Юные зрители заполняли две анкеты, за день до спектакля и через день после. Опрос касался отношения детей к разным национальностям, проживающим в Венгрии или знакомым по фильмам и книгам: немцам, русским, румынам... и, конечно, цыганам. Анкеты показали, что большинство детей разделяли вековые стереотипы о национальностях. Но те же анкеты после спектакля показывали, что взгляды многих юных зрителей он перевернул. Теперь многие были согласны сидеть на одной парте с девочкой-цыганкой.
Многие из тех, кому книга о Кати попала в восьмидесятые в руки, позже шли добровольными участниками в благотворительные и, главное, образовательные программы, связанные с цыганами. Особенно во время Европейской Декады Цыганской Интеграции, когда эти программы реализовывались особенно активно. Если бы на книге Халаши выросла вся Венгрия, включая цыган, кто знает, какой силы рывок от ситуации, сложившейся за века, совершила бы страна.
Как Халаши добивалась этого эффекта? Отрицала реалии жизни в цыганских гетто? Нет, они описаны правдиво. Упоминала вклад цыган в венгерскую культуру? Разве что косвенно — улица, на которой прежде жила Кати, названа в честь легендарного венгерского композитора-цыгана Иштвана Данко. Казалось бы, книга о Кати только подтверждает все стереотипы о цыганах. Герои носят типичную фамилию — Лакатош, заняты типичными цыганскими делами — мелкой торговлей, музыкой, плетением корзин или простой работой на заводах, одеваются, говорят и ведут себя как цыгане.
В чём же секрет? В горячей речи катиной учительницы? Но, произнеси она её в самом начале книги, и читатели остались бы равнодушны. Никто до сих пор не понимает, как Халаши этого добилась. Возможно, она была гением. Эффект других её детских книг только подтверждает это. Не было ребёнка, который прочёл бы «И вдруг раздался звонок» и не задумался бы о больных сверстниках и ужасах социальной изоляции. Многие попробовали писать статьи после повести «Каждый день сенсация».
Никто не догадался спросить у Халаши рецепты такой убедительности при жизни. А умерла она рано — в неполные сорок восемь лет. Но многие спрашивали после каждой новой книги: может быть, у вас в семье есть инвалид или вы цыганка? Настолько убедительно она создавала образы маленьких героев. Пожалуй, её можно было бы назвать венгерской Линдгрен или Вестли, если бы только в девяностые её не предпочли забыть — в отличие от скандинавских писательниц.
Неожиданно появилась, неожиданно ушла
Послевоенный Будапешт.
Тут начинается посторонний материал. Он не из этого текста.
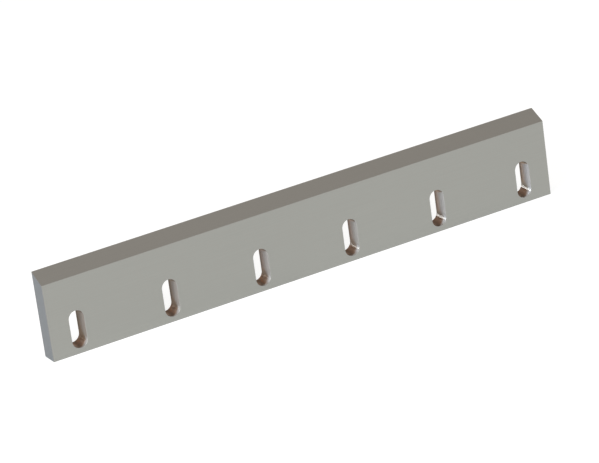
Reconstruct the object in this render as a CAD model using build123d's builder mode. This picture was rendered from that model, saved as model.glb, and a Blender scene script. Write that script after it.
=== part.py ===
from build123d import *
import os

# Stator knife of a granulator, ground from one flat bar of tool steel.
# It is bolted to its seat through a row of upright slots, and its top is bevelled to one long cutting edge.
# Sizes are in millimetres. X runs along the knife, Y through its thickness and Z up to the cutting edge.
# The front face looks towards -Y and the back face, which lies on the seat, towards +Y.
# The origin is at the middle of the lower edge face, on which the knife stands.

# The bar
length = 600.0
thickness = 20.0
height = 94.0  # from the lower edge face up to the cutting edge
bevel_drop = 10.0  # how far the bevel falls on its way to the front face
edge_break = 0.4  # chamfer on the edges that don't cut

# The bolt slots, long enough to let the knife be moved up as its edge is reground
slot_count = 6
slot_width = 17.0  # clearance for an M16 bolt
slot_length = 41.0  # from end to end
slot_land = 5.8  # steel left between the lower edge face and each slot
end_margin = 32.0  # from an end face to the middle of the nearest slot
mouth_break = 0.4  # chamfer round each slot's mouths

# Places that follow from the sizes above
front_height = height - bevel_drop
front = -thickness / 2
back = thickness / 2
slot_middle = slot_land + slot_length / 2
slot_pitch = (length - 2 * end_margin) / (slot_count - 1)

with BuildPart() as stator_knife:
    # The bar, with its lower edges and its upright corners broken
    with BuildSketch(Plane.XY):
        Rectangle(length, thickness)
    extrude(amount=height)
    uprights = edges().filter_by(Axis.Z)
    lower_edges = edges().group_by(Axis.Z)[0]
    chamfer(uprights + lower_edges, length=edge_break)

    # The slots, cut right through and broken where they meet the front and back faces
    with BuildSketch(Plane.XZ):
        with Locations((0, slot_middle)):
            with GridLocations(slot_pitch, slot_pitch, slot_count, 1):
                SlotOverall(slot_length, slot_width, rotation=90)
    extrude(amount=thickness, both=True, mode=Mode.SUBTRACT)
    across = faces().sort_by(Axis.Y)
    mouths = across[0].inner_wires().edges() + across[-1].inner_wires().edges()
    chamfer(mouths, length=mouth_break)

    # The bevel, ground last, so that it leaves a sharp edge along the top of the back face
    with BuildSketch(Plane.YZ):
        with BuildLine():
            Polyline((back, height), (front, front_height), (front, height), close=True)
        make_face()
    extrude(amount=length, both=True, mode=Mode.SUBTRACT)

stator_knife.part.label = "stator_knife"

os.makedirs("parts", exist_ok=True)
export_step(stator_knife.part, "parts/stator_knife.step")
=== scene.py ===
"""Stator knife: one flat bar of ground tool steel, with a bevelled cutting edge and six bolt slots.

Lengths are in metres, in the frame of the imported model: X along the knife, +Y from the front face to the
back face, Z up to the cutting edge, and the origin at the middle of the lower edge face.
"""
from math import cos, pi, radians, sin

import bmesh
import bpy
from mathutils import Matrix, Vector


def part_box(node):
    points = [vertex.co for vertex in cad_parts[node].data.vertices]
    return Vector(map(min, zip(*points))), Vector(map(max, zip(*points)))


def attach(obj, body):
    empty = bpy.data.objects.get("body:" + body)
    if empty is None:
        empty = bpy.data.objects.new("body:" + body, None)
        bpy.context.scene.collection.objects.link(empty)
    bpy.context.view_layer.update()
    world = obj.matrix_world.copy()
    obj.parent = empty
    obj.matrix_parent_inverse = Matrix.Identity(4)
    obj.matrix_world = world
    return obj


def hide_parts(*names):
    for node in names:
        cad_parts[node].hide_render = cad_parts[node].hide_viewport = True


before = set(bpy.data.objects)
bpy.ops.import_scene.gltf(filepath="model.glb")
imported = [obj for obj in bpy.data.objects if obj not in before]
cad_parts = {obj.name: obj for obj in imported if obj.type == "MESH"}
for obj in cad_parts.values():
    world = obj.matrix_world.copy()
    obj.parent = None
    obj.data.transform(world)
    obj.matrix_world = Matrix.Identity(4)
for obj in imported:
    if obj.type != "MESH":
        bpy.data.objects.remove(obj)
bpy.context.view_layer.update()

# The knife's sizes. The overall ones come from the frame.
KNIFE_LOW, KNIFE_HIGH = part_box("stator_knife")
LEFT, FRONT, FOOT = KNIFE_LOW
RIGHT, BACK, CUTTING_EDGE = KNIFE_HIGH
BEVEL_DROP = 0.010
FRONT_TOP = CUTTING_EDGE - BEVEL_DROP
EDGE_BREAK = 0.0004
CORNER_RADIUS = 0.0006
SLOT_COUNT = 6
SLOT_WIDTH = 0.017
SLOT_LENGTH = 0.041
SLOT_LAND = 0.0058
END_MARGIN = 0.032
SLOT_MIDDLE = SLOT_LAND + SLOT_LENGTH / 2
SLOT_TOP = SLOT_LAND + SLOT_LENGTH
LOWER_ARC_TOP = SLOT_LAND + SLOT_WIDTH / 2
SLOT_PITCH = (RIGHT - LEFT - 2 * END_MARGIN) / (SLOT_COUNT - 1)

# How finely the round stretches are cut
ARC_STEPS = 32
BREAK_STEPS = 3
SHARP_ANGLE = radians(35)

# How a face's normal tells what the face is: across the knife's thickness, along it, or up
FLAT_ON = 0.1
FACE_ON = 0.98
LOOKS_UP = 0.5

# The photograph's viewpoint, round the middle of the knife
VIEW_AZIMUTH = -26.634
VIEW_ELEVATION = 21.717
VIEW_ROLL = -7.930
VIEW_DISTANCE = 4.0973
VIEW_LENS_MM = 237.03
SENSOR_MM = 36.0

# The steel: ground faces, the bevel, the ends as they were cut, the dull outer edges, and the slots' mouths.
# The ends' darker, cooler colour and the outer edges' darker colour are painted shade, and the mouths'
# brighter colour is a painted highlight
GROUND_COLOUR = (0.352, 0.358, 0.333)
GROUND_ROUGHNESS = 0.42
BEVEL_COLOUR = (0.363, 0.374, 0.347)
BEVEL_ROUGHNESS = 0.38
END_COLOUR = (0.226, 0.247, 0.264)
END_ROUGHNESS = 0.48
EDGE_COLOUR = (0.270, 0.275, 0.265)
EDGE_ROUGHNESS = 0.50
MOUTH_COLOUR = (0.400, 0.408, 0.392)
MOUTH_ROUGHNESS = 0.50

# The grain of each finish: how many streaks a metre holds along X, Y and Z. Then what the grain does to the
# colour, the roughness and the relief.
GROUND_GRAIN = (8, 900, 900)
BEVEL_GRAIN = (8, 1200, 1200)
END_GRAIN = (500, 60, 500)
EDGE_GRAIN = (400, 400, 400)
GRAIN_DETAIL = 3.0
GRAIN_CONTRAST = 0.06
GRAIN_ROUGHNESS = 0.05
GRAIN_STRENGTH = 0.15
GRAIN_DEPTH = 0.00002

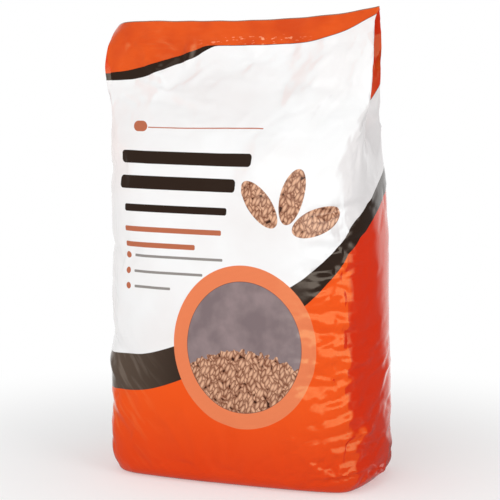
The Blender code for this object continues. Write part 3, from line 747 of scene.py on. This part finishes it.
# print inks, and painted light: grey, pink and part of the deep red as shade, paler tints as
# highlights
inks = {
    "white": "#EAEAEA", "whiteShade": "#E3DFDE", "whiteSideShade": "#DAD7D7",
    "whitePinkShade": "#EADDDA", "orange": "#E8521A", "orangeStreakHighlight": "#E96F38",
    "orangeDeep": "#D22E12", "orangeStrip": "#DA521E", "stripShade": "#C9441C",
    "sealHighlight": "#F4A77C", "brown": "#2A1D16", "brownLeftSheen": "#54463C",
    "brownStreakHighlight": "#73665C", "salmon": "#E47F55", "salmonDots": "#D9734C",
    "ringEdge": "#5B4340", "mauve": "#7B6C6E", "mauveLight": "#907F80",
    "tan": "#B4674A", "grey": "#8D8884", "pelletLight": "#D9A98A",
    "pelletDark": "#7A4A36", "gap": "#3A221A", "cutEdge": "#8A6A58",
}
paint = {name: toLinear(ink) for name, ink in inks.items()}
# uneven ink and painted highlights, as soft spots: size in metres or in streak sizes,
# detail, noise from and to, most
spots = {
    "cloud": (0.11, 3.0, 0.42, 0.72, 0.8),
    "patch": (0.050, 2.0, 0.42, 0.66, 0.8),
    "highlightStreak": (1.0, 2.0, 0.50, 0.70, 0.7),
    "fleck": (0.010, 3.0, 0.61, 0.69, 0.8),
    "blotch": (0.035, 4.0, 0.35, 0.70, 1.0),
}
# painted highlight streaks: slant in radians, length and width
streakShape = {"slant": -0.80, "size": (0.060, 0.0095)}
# the painted sheen on the brown and the painted highlight streaks fade out to the right, from and
# to a share across
sheenFades = {"brown": (-0.95, -0.10), "highlightStreak": (-0.95, -0.40)}
# painted shade: inks that change as the film turns away from the lamps, from and to an azimuth in
# degrees, most
turns = {
    "grey": (26, 46, 1.0),
    "pink": (-6, -22, 0.6),
    "red": (44, 54, 1.0),
    "stripRed": (0, 16, 1.0),
}
backStarts = {"azimuth": 118, "soft": 14}
frontEnds = (0.05, 0.02)
# metres up: the painted pink shade only high up, the foot redder, and the painted red shade at its
# corner some degrees later
heights = {"pink": (0.36, 0.48), "red": (0.0, 0.15), "redMost": 0.65, "late": (0.08, 0.15),
           "lateBy": 9}
# painted highlights as pale flecks along the seal line, by the middle above the seal line and
# across, and the half sizes with their softness
flecks = {"stretch": 3.2, "above": 0.006, "halfHeight": (0.0055, 0.0030), "middle": 0.025,
          "halfWidth": (0.065, 0.030)}
# plain bars: left, right, middle up, height in metres, ink
bars = [
    (-0.170, 0.046, 0.447, 0.0185, "brown"),
    (-0.170, 0.022, 0.411, 0.0185, "brown"),
    (-0.160, 0.010, 0.376, 0.0100, "brown"),
    (-0.160, 0.002, 0.3475, 0.0070, "tan"),
    (-0.160, -0.040, 0.3265, 0.0070, "tan"),
    (-0.128, 0.056, 0.4905, 0.0016, "tan"),
    (-0.1530, -0.1295, 0.4920, 0.0160, "tan"),
]
# three thin lines, each with a round dot
for lineEnd, up in ((0.004, 0.3115), (-0.028, 0.2900), (-0.080, 0.2690)):
    bars.append((-0.142, lineEnd, up, 0.0036, "grey"))
    bars.append((-0.1585, -0.1495, up, 0.0090, "tan"))
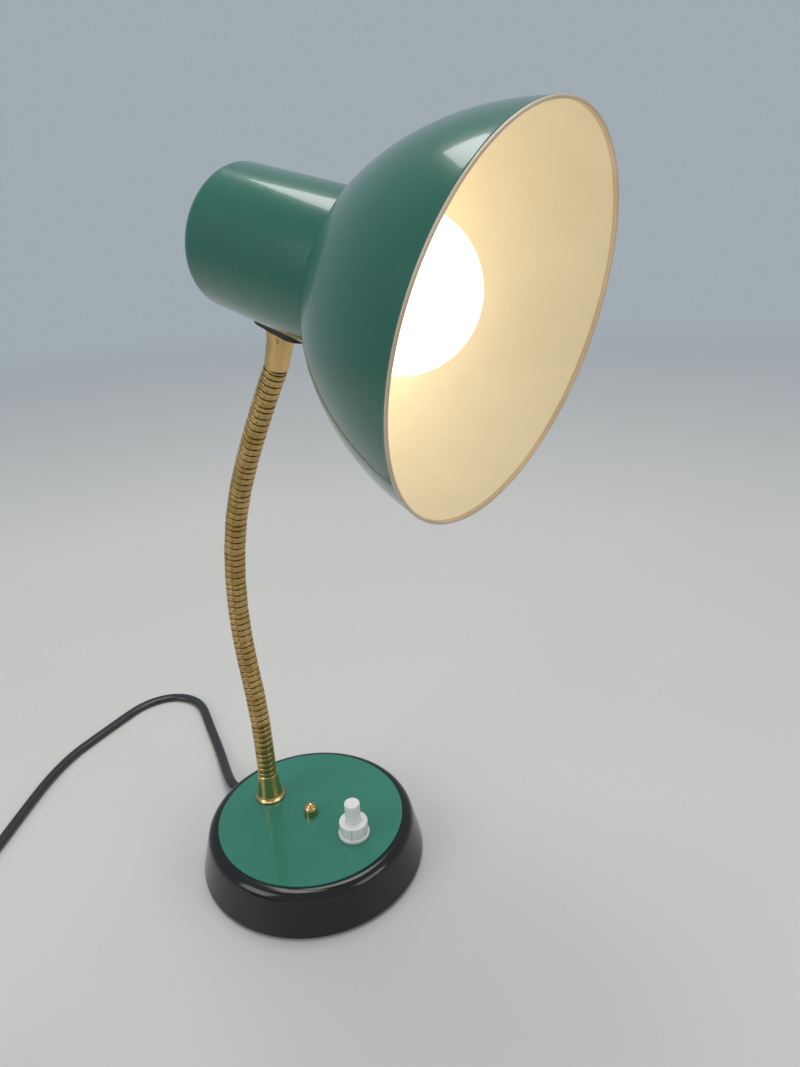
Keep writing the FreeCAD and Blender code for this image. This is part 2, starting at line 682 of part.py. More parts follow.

В кабинет главного редактора популярного журнала «Кино и театр», писать в который почитают за честь маститые журналисты, входит невысокая, очень смуглая девушка с чёрными косами.
— Здравствуйте! Я хочу с вами работать.
— А сколько тебе лет?!
— Шестнадцать.
— Как раз как моему зимнему пальто! Что же, давай попробуем.
Знал ли редактор, что перед ним — будущая звезда и литературы, и журналистики? Поспешил бы он тогда взять у неё интервью? Никто ведь сейчас не знает, из какой Мария семьи, никто не знает, как прошло её детство и как жила она во время войны, кого любила и кто любил её...
Халаши обожала детей, но своих не завела. Она работала сутками, горела над каждой темой, за которую бралась, всё волновало её сердце, в любого героя своего репортажа она горячо влюблялась. Особенно увлекали её, конечно, темы детства и... дружбы народов. Когда в гостях у неё побывала советская журналистка, она показывала гостье свою коллекцию русских игрушек и радовалась, что скоро выйдет перевод её книги на русский.
Уже тогда она была серьёзно больна — хотя никогда не признавалась, чем — и меньше чем через год после общения с советской коллегой умерла. Никто на её работе не догадался бы, что Мария обречена. До последних дней она трудилась, и трудилась напряжённо, за двоих или троих. Вероятно, хотела успеть побольше.
Как хотелось бы узнать, о чём она мечтала, чего боялась, о чём думала, работая над каждой новой книгой! Влюблённая в людей, Мария рассказывала о ком угодно, только не о себе. Чем дальше мы от её жизни и смерти, тем меньше шансов что-то узнать: исследовать её жизнь могут только соотечественники, а их мало интересуют писатели, которых они считают «пропагандистами социализма». Нам остаётся смотреть на те черты Марии, которые проступают так явно через её тексты. Судя по книгам, Халаши состояла из любви к людям. Может быть, этого знания о ней и достаточно.